In the USA, the Smithsonian Conservation Biology Institute accuses cats of killing 1.4 to 3.7 billion birds and 6.9 to 20.7 billion mammals each year.

The UK Mammal Society believe 275 million animals are killed by cats annually in the UK, including 55 million birds and 80 million mice. They have even been implicated in the death of 230,000 bats. Bizarrely the top three birds allegedly killed by cats are house sparrows, blackbirds and starlings which we look upon as pest species anyway in the UK and slaughter in their millions. The whole debate then becomes rather meaningless.
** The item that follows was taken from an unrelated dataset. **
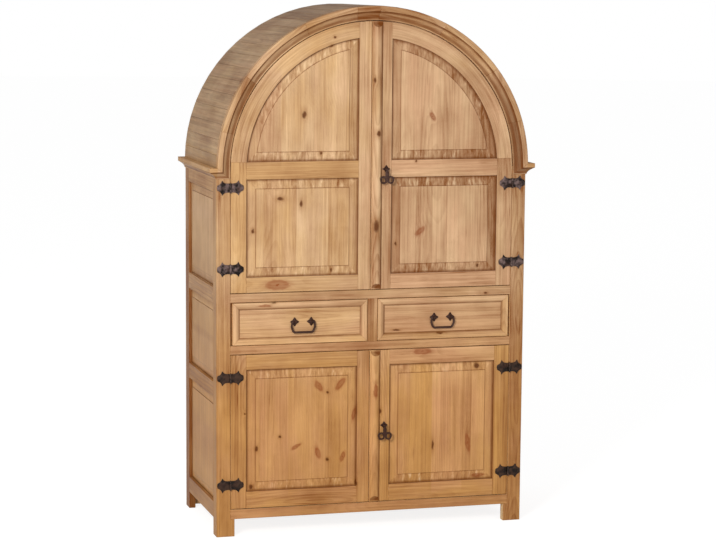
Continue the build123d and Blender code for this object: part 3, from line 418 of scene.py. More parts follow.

Surprisingly, the RSPB, the UK’s leading bird conservation organisation, have supported the cat in the past pointing out that:

“there is no clear scientific evidence that such mortality is causing bird populations to decline. This may be surprising, but many millions of birds die naturally every year, mainly through starvation, disease or other forms of predation. There is evidence that cats tend to take weak or sickly birds”. RSPB

But most authorities believe extermination is the answer and decry any other initiative such as trapping, neutering and releasing as it is not viewed as cost-effective and doesn’t decrease numbers because you need to neuter all of them and not allow any to be abandoned.

Feral cats face unpleasant and agonising deaths through poisoning and trapping.

They reckon neutering and releasing only maintains large cat colonies which still cause havoc in nearby sensitive wildlife areas. They may not be able to breed, but they can still eat is the stance that the exterminator lobby take.

Feral cats face unpleasant and agonising deaths through poisoning and trapping in many countries through no fault of their own because of the historic legacy of our insistence on introducing them into sensitive areas such as islands as pest controllers and then as pets and in recent times allowing them to breed out of control.

The lines are drawn between those who want to kill all the ‘nuisance’ feral and stray cats and those who wish to neuter and release them and it is pretty obvious which side will prevail. This is particularly so in countries like Australia, New Zealand and islands who have vulnerable rare native species of birds, mammals and reptiles.